▸ Written instruction
Print the listing below exactly.

▸ Information supplied
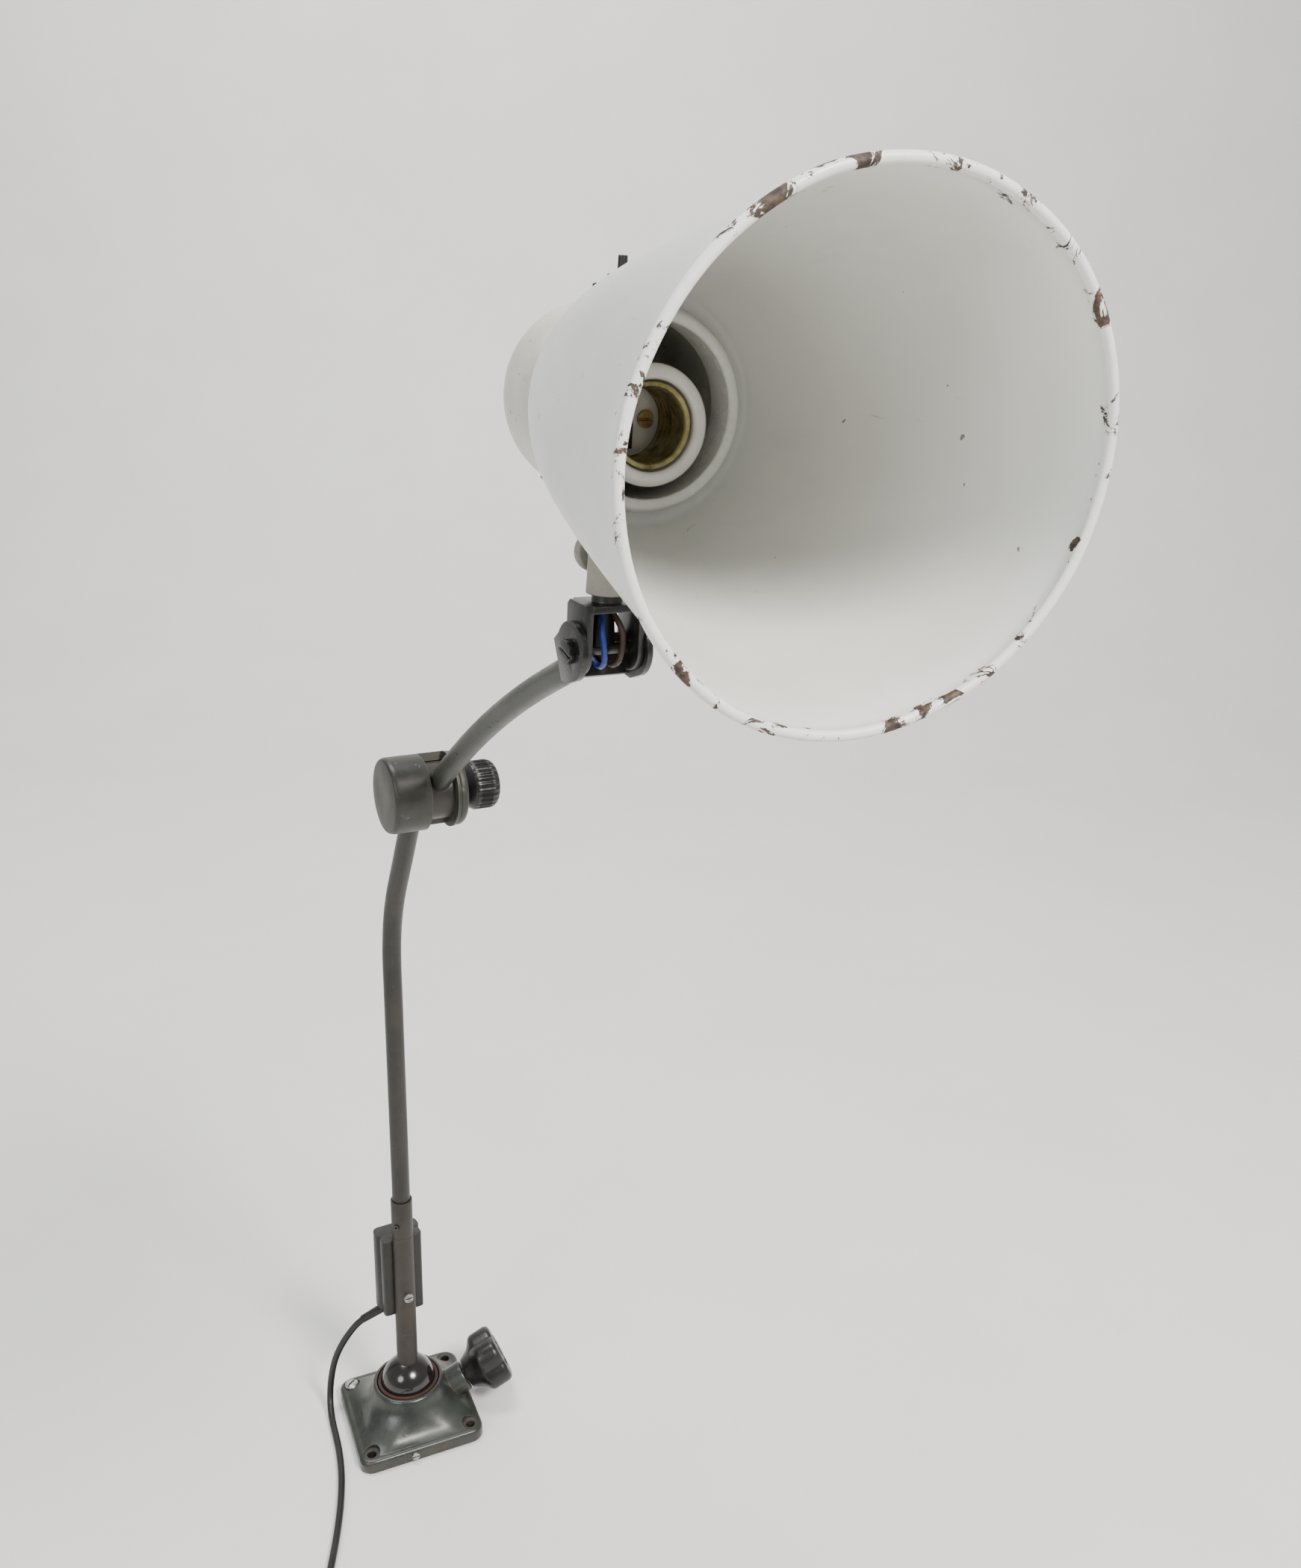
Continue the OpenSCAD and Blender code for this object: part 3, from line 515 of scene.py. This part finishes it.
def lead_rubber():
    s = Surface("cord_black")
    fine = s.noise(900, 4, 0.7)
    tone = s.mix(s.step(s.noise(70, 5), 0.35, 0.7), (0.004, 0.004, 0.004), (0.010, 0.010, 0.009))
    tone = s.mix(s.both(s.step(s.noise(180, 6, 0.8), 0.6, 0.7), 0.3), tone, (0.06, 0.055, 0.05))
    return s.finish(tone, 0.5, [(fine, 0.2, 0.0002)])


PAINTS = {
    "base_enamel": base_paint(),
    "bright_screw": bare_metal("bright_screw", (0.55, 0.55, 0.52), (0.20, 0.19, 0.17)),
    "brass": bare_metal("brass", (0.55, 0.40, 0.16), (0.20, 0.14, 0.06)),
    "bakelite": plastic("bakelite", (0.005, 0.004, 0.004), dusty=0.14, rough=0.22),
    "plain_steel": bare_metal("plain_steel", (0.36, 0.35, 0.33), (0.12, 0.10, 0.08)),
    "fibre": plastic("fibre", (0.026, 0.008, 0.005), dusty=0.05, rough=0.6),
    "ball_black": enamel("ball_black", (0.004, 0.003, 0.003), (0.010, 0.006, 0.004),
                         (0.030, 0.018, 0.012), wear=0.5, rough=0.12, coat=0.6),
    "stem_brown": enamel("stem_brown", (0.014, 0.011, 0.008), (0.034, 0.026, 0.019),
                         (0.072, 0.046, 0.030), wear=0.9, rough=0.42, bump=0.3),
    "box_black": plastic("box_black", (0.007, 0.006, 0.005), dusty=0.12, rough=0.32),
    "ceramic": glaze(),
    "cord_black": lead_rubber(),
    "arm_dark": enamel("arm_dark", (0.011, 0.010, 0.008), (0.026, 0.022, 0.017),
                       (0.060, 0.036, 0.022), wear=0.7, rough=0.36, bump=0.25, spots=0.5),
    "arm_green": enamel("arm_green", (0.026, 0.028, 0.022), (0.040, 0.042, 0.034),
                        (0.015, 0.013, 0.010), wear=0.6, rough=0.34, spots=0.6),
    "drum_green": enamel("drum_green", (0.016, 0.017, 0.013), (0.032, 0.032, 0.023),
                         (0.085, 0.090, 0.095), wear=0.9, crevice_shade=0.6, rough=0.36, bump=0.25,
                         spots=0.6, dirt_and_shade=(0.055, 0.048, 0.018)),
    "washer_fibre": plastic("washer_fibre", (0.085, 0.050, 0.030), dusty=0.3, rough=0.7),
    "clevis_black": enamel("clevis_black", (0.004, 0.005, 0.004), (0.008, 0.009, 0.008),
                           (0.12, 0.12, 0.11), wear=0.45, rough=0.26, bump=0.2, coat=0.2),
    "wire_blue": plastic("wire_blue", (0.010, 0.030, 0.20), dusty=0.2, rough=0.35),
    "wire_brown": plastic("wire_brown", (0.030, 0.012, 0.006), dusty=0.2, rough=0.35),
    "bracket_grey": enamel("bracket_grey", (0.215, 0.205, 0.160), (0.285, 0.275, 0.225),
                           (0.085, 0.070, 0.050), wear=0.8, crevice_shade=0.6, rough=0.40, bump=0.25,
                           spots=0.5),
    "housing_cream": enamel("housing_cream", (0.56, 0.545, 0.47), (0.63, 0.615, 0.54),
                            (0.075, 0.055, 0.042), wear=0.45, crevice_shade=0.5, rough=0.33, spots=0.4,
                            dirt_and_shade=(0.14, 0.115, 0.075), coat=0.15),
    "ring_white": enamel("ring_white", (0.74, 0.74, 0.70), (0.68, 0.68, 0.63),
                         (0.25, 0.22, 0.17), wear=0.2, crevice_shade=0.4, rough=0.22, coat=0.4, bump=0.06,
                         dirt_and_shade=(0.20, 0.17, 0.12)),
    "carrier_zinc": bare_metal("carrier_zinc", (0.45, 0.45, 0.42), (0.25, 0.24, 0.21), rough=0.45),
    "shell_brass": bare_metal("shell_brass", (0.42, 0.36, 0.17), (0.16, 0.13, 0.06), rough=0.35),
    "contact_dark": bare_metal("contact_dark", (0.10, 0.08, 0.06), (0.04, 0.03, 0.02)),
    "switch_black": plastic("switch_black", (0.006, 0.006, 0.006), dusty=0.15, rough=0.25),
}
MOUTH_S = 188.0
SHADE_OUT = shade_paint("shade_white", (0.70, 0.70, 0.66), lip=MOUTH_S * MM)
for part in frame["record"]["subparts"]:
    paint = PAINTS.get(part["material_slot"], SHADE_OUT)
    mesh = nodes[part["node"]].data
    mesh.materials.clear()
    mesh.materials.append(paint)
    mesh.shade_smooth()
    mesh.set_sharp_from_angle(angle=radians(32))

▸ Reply
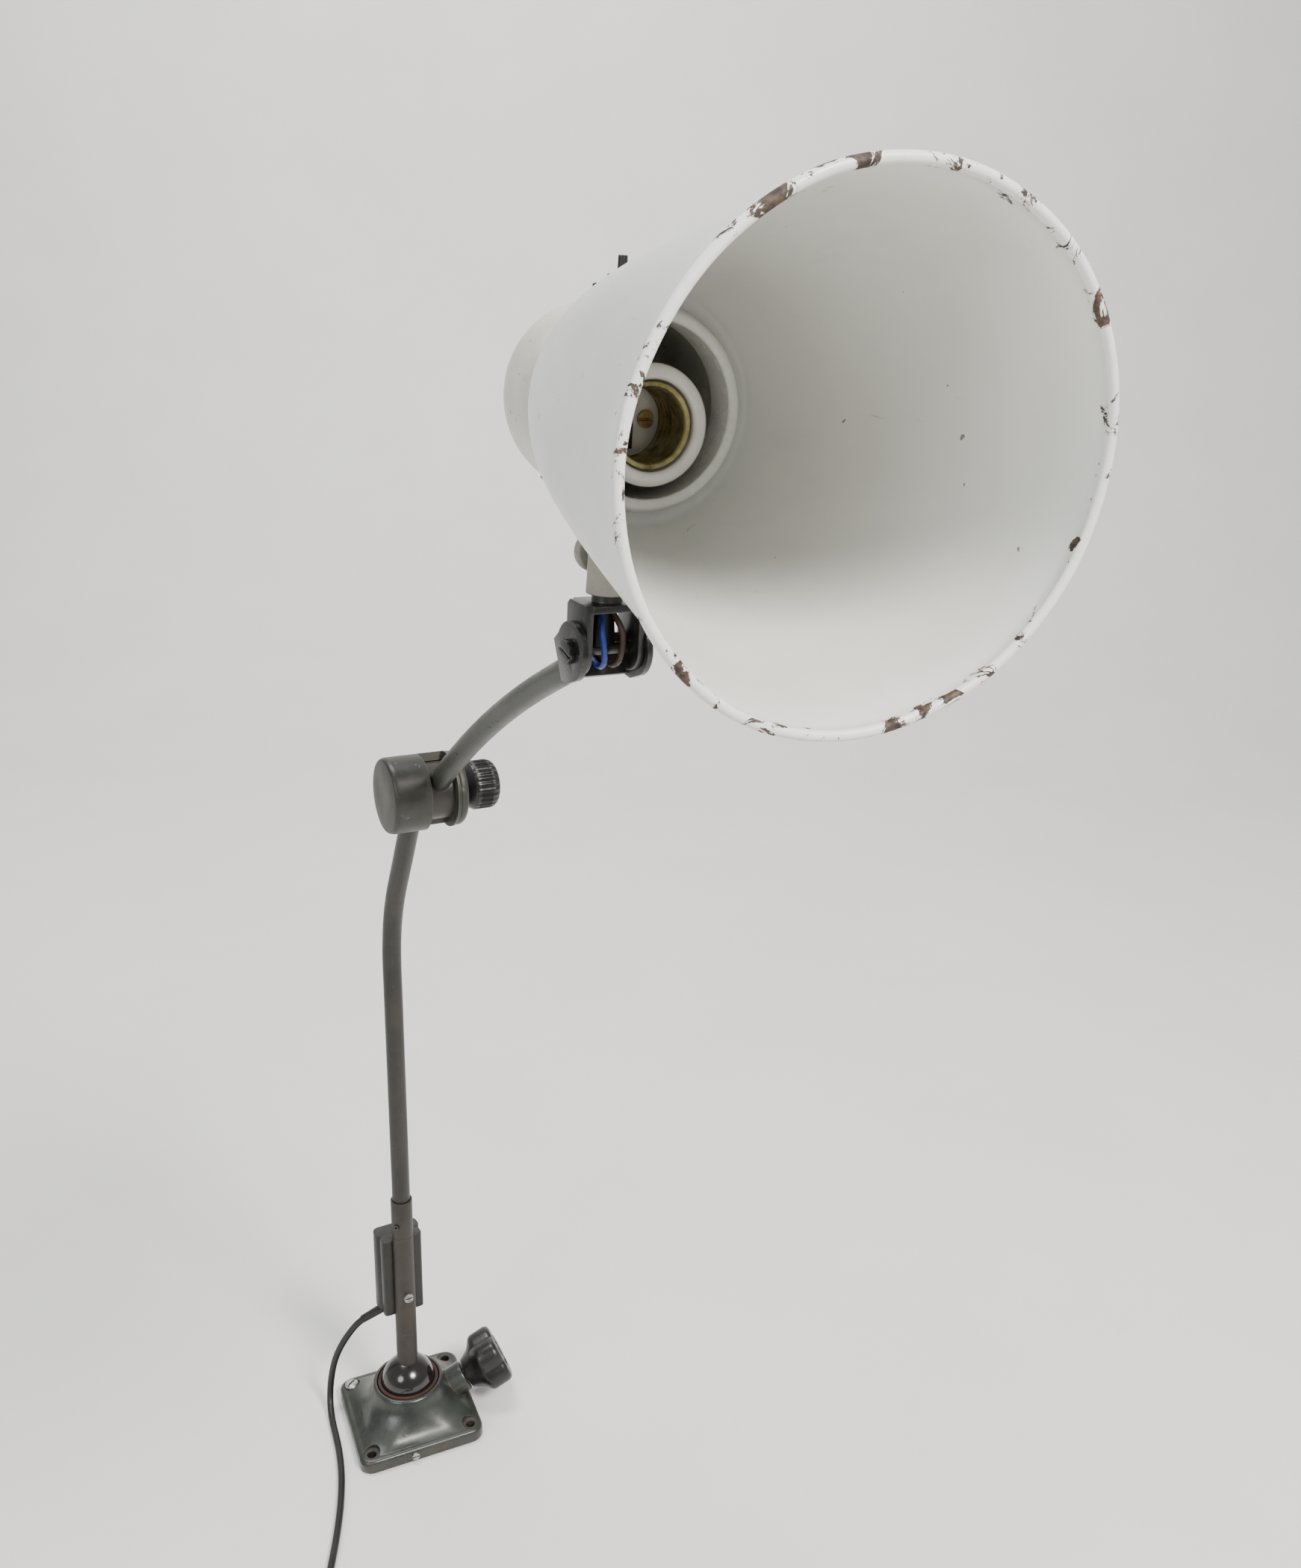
Continue the OpenSCAD and Blender code for this object: part 3, from line 515 of scene.py. This part finishes it.
def lead_rubber():
    s = Surface("cord_black")
    fine = s.noise(900, 4, 0.7)
    tone = s.mix(s.step(s.noise(70, 5), 0.35, 0.7), (0.004, 0.004, 0.004), (0.010, 0.010, 0.009))
    tone = s.mix(s.both(s.step(s.noise(180, 6, 0.8), 0.6, 0.7), 0.3), tone, (0.06, 0.055, 0.05))
    return s.finish(tone, 0.5, [(fine, 0.2, 0.0002)])


PAINTS = {
    "base_enamel": base_paint(),
    "bright_screw": bare_metal("bright_screw", (0.55, 0.55, 0.52), (0.20, 0.19, 0.17)),
    "brass": bare_metal("brass", (0.55, 0.40, 0.16), (0.20, 0.14, 0.06)),
    "bakelite": plastic("bakelite", (0.005, 0.004, 0.004), dusty=0.14, rough=0.22),
    "plain_steel": bare_metal("plain_steel", (0.36, 0.35, 0.33), (0.12, 0.10, 0.08)),
    "fibre": plastic("fibre", (0.026, 0.008, 0.005), dusty=0.05, rough=0.6),
    "ball_black": enamel("ball_black", (0.004, 0.003, 0.003), (0.010, 0.006, 0.004),
                         (0.030, 0.018, 0.012), wear=0.5, rough=0.12, coat=0.6),
    "stem_brown": enamel("stem_brown", (0.014, 0.011, 0.008), (0.034, 0.026, 0.019),
                         (0.072, 0.046, 0.030), wear=0.9, rough=0.42, bump=0.3),
    "box_black": plastic("box_black", (0.007, 0.006, 0.005), dusty=0.12, rough=0.32),
    "ceramic": glaze(),
    "cord_black": lead_rubber(),
    "arm_dark": enamel("arm_dark", (0.011, 0.010, 0.008), (0.026, 0.022, 0.017),
                       (0.060, 0.036, 0.022), wear=0.7, rough=0.36, bump=0.25, spots=0.5),
    "arm_green": enamel("arm_green", (0.026, 0.028, 0.022), (0.040, 0.042, 0.034),
                        (0.015, 0.013, 0.010), wear=0.6, rough=0.34, spots=0.6),
    "drum_green": enamel("drum_green", (0.016, 0.017, 0.013), (0.032, 0.032, 0.023),
                         (0.085, 0.090, 0.095), wear=0.9, crevice_shade=0.6, rough=0.36, bump=0.25,
                         spots=0.6, dirt_and_shade=(0.055, 0.048, 0.018)),
    "washer_fibre": plastic("washer_fibre", (0.085, 0.050, 0.030), dusty=0.3, rough=0.7),
    "clevis_black": enamel("clevis_black", (0.004, 0.005, 0.004), (0.008, 0.009, 0.008),
                           (0.12, 0.12, 0.11), wear=0.45, rough=0.26, bump=0.2, coat=0.2),
    "wire_blue": plastic("wire_blue", (0.010, 0.030, 0.20), dusty=0.2, rough=0.35),
    "wire_brown": plastic("wire_brown", (0.030, 0.012, 0.006), dusty=0.2, rough=0.35),
    "bracket_grey": enamel("bracket_grey", (0.215, 0.205, 0.160), (0.285, 0.275, 0.225),
                           (0.085, 0.070, 0.050), wear=0.8, crevice_shade=0.6, rough=0.40, bump=0.25,
                           spots=0.5),
    "housing_cream": enamel("housing_cream", (0.56, 0.545, 0.47), (0.63, 0.615, 0.54),
                            (0.075, 0.055, 0.042), wear=0.45, crevice_shade=0.5, rough=0.33, spots=0.4,
                            dirt_and_shade=(0.14, 0.115, 0.075), coat=0.15),
    "ring_white": enamel("ring_white", (0.74, 0.74, 0.70), (0.68, 0.68, 0.63),
                         (0.25, 0.22, 0.17), wear=0.2, crevice_shade=0.4, rough=0.22, coat=0.4, bump=0.06,
                         dirt_and_shade=(0.20, 0.17, 0.12)),
    "carrier_zinc": bare_metal("carrier_zinc", (0.45, 0.45, 0.42), (0.25, 0.24, 0.21), rough=0.45),
    "shell_brass": bare_metal("shell_brass", (0.42, 0.36, 0.17), (0.16, 0.13, 0.06), rough=0.35),
    "contact_dark": bare_metal("contact_dark", (0.10, 0.08, 0.06), (0.04, 0.03, 0.02)),
    "switch_black": plastic("switch_black", (0.006, 0.006, 0.006), dusty=0.15, rough=0.25),
}
MOUTH_S = 188.0
SHADE_OUT = shade_paint("shade_white", (0.70, 0.70, 0.66), lip=MOUTH_S * MM)
for part in frame["record"]["subparts"]:
    paint = PAINTS.get(part["material_slot"], SHADE_OUT)
    mesh = nodes[part["node"]].data
    mesh.materials.clear()
    mesh.materials.append(paint)
    mesh.shade_smooth()
    mesh.set_sharp_from_angle(angle=radians(32))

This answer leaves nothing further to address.